21.03.2011 - 28.03.2011 33 °C
We could not really figure out how Puerto Escondido was laid out at first. We arrived in town, but according to Lonely most hostels were located closer to the beach where the famous break, Mexican Pipeline, is. We stayed at the cheapest bungalow we could find called, Eddas Cabañas. Pretty basic, but definitely ok for the price. For some weird reason there were loads of Italians staying there. They were all pretty nice, but there wasn’t too much atmosphere there.
After going for a walk we found out that Puerto Escondido consists of three different surf breaks, except the Pipeline which we had no intention of surfing, there was another beach break in a beach on the other side of town called Zicatela, maybe 40 min from where we stayed. We ended up going there the first day and went into a surf shop to ask around. The guy who had the surf shop was a really cool guy named Roger Ramirez an ex pro surfer. He told us that this was the easiest break in the area and we went out for a few hours to warm up. The waves were super slow and easy which was perfect for us the first day. The only thing was that you had to wait 20 min between the sets and most of the sets were actually only one wave.

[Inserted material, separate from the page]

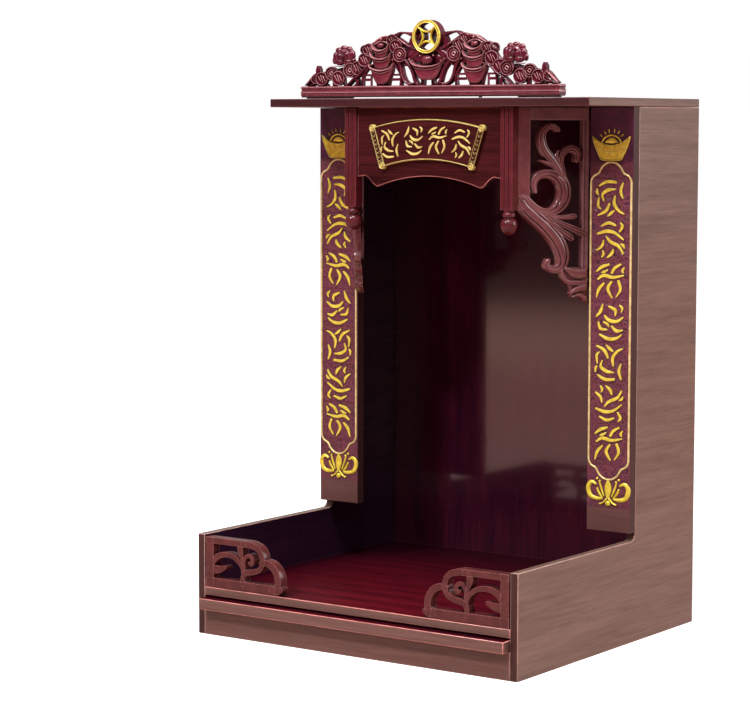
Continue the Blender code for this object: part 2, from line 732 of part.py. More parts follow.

The second day we went back again, but Roger told us that it would be better at the third surf spot called La Punta at the other end of Puerto Escondido. We went in car together with Roger and two of his kids. It was perfect for Laura as Roger gave loads of tips to her. Though the waves were pretty mellow at Punta I was pretty scared of hitting the rocks or getting hit by someone else’s board. It’s always great with point breaks, but some of them, like this one, just gets ridiculously crowded. Also a problem is that the locals goes so close to the rocks, sometime even standing on them and throwing themselves into a wave, that they always “own” the wave. Pretty annoying with these bloody surf rules sometimes. We tested to surf at Zicatel in the afternoon, but it was no waves at all during nearly 2 hours, we were just laying around sunbathing on our boards.
After that we were pretty skeptical to Zicatel, so we decided that since we will be surfing mainly at Punta and our hostel was kind of boring, that we should move out close to Punta. It was a great decision, as we moved into this amazing beach bungalow place called Buena Onda. Directly met loads of friendly people and the area was much nicer too. This was true surf lifestyle, walking barefoot everywhere, surfing from morning, go back, chill, eat something and go surf again, then drink a beer watching the sunset just outside from our bungalow.
We surfed at Punta for a few days, but then one day it got pretty big. I was rented a board and was just about to go into the water, when a saw a few gigantic set breaking far outside of the point tumble drying the 40 surfers or so that were too close to the point. No way I was doing going out in that. I got a few good shots of real surfers at least.
The good thing about having three different breaks is that when one goes too big the smaller one work great. We went to Zicatel for the rest of the days and got some really good surf days. I had never taken so many waves in a day in my life, must have gotten at least 20 good waves on one of the days. Laura was getting pretty frustrated now though as she was trying to surf properly now where the good surfers went. I was trying to calm her frustration and explaining that all surfers goes through at least for three weeks or so. However all she wanted to do was to catch a real big long wave and ride it herself. Finally on the last day I looked up and saw someone riding a nice wave. It took a while to see it, but it was Laura. Later on a saw her take at least one more big nice one. I was so happy for her. She was so relieved and said “great finally I did it, now I don’t have to surf ever again”.